The One Page Doc That Closes Deals

Imagine if you could hand your prospect a doc that told them exactly how you were going to sell them, and then they followed it to a T.

The good news is that doc is a real thing, and real sales reps use it.

The bad news is… most reps have no idea how to use one, or that they even exist.

Think about the last time you had a deal slip that you were confident about closing.

The champion is excited, the demo went well, and procurement is "looking at it." Then nothing. The thread goes quiet. You send the polite follow up. Still nothing.

The real problem is that nobody ever wrote down what was supposed to happen, when, and who was responsible.

That's what a mutual action plan fixes.

What the heck is a Mutual Action Plan (MAP)
A mutual action plan, or MAP, is a shared one-page document between you and your buyer that lays out exactly what needs to happen for the deal to close.

It should cover the big milestones, the owners of those milestones, and dates.

It's signed off on by both sides, and it lives in a place where everyone can see it.

Think of it like a project plan that you and your buyer build together so that you both have skin in the game on hitting the close date.

Outreach research found that deals where account executives use a mutual action plan have a 26% higher win rate than deals without one. For a lot of people, that's the difference between hitting your number and missing it.

When to Use a MAP
Not every deal needs a MAP. (plz don’t try to force one).

If you're closing a $5K deal in two weeks with one decision maker, skip it. The overhead isn't worth it.

But if you're working an enterprise deal that has multiple stakeholders, a longer sales cycle, or a price tag that's going to require finance, legal, security, and procurement to weigh in, you should definitely use one.

That may look like deals over $30K for transactional teams and deals over $100K for enterprise teams.

The right time to introduce a MAP is after discovery, once you've established mutual interest and your champion has agreed there's a real reason to evaluate.

How to Build One
The best MAPs are short. One page. Five sections at most.

Start with the goal. One or two sentences on what the buyer is trying to accomplish and by when. If you can, anchor the date to something real on their side, like a project launch, a contract renewal, or a fiscal year. Don't anchor it to your sales quarter, unless there’s a special discount in-quarter that they’ve said they want.

Then list the buying committee or stakeholders. Names, roles, and what each person is responsible for.
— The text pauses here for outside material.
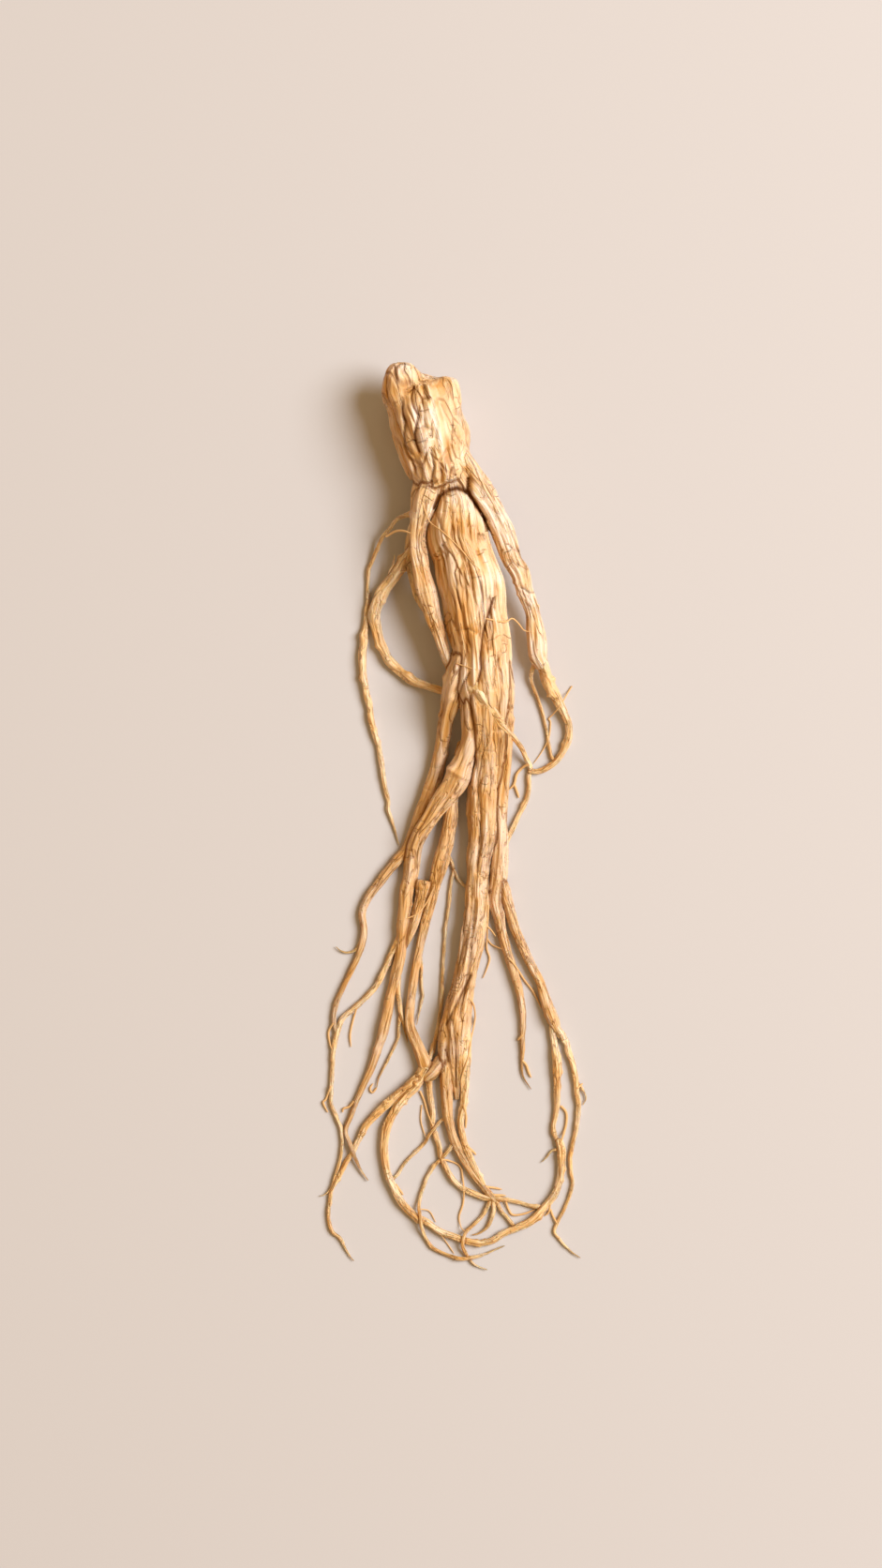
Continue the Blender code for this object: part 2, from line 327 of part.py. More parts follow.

If there are gaps in your committee, write "TBD" next to the role. Those gaps are super important because they tell you what you don't know yet.

Next, work backward from the close date. Every big milestone needed to get there: technical validation, security review, legal redlines, procurement, and signature. Don’t go overboard on this and list out every single call. Just cover the big stuff, and make sure each one gets a date and an owner. Some are on you. Some are on the buyer.

Then list the deliverables. What does the buyer need from you, and what do you need from them? Reference customers, ROI analysis, integration documentation, and an IT review. Make it as clear as you can.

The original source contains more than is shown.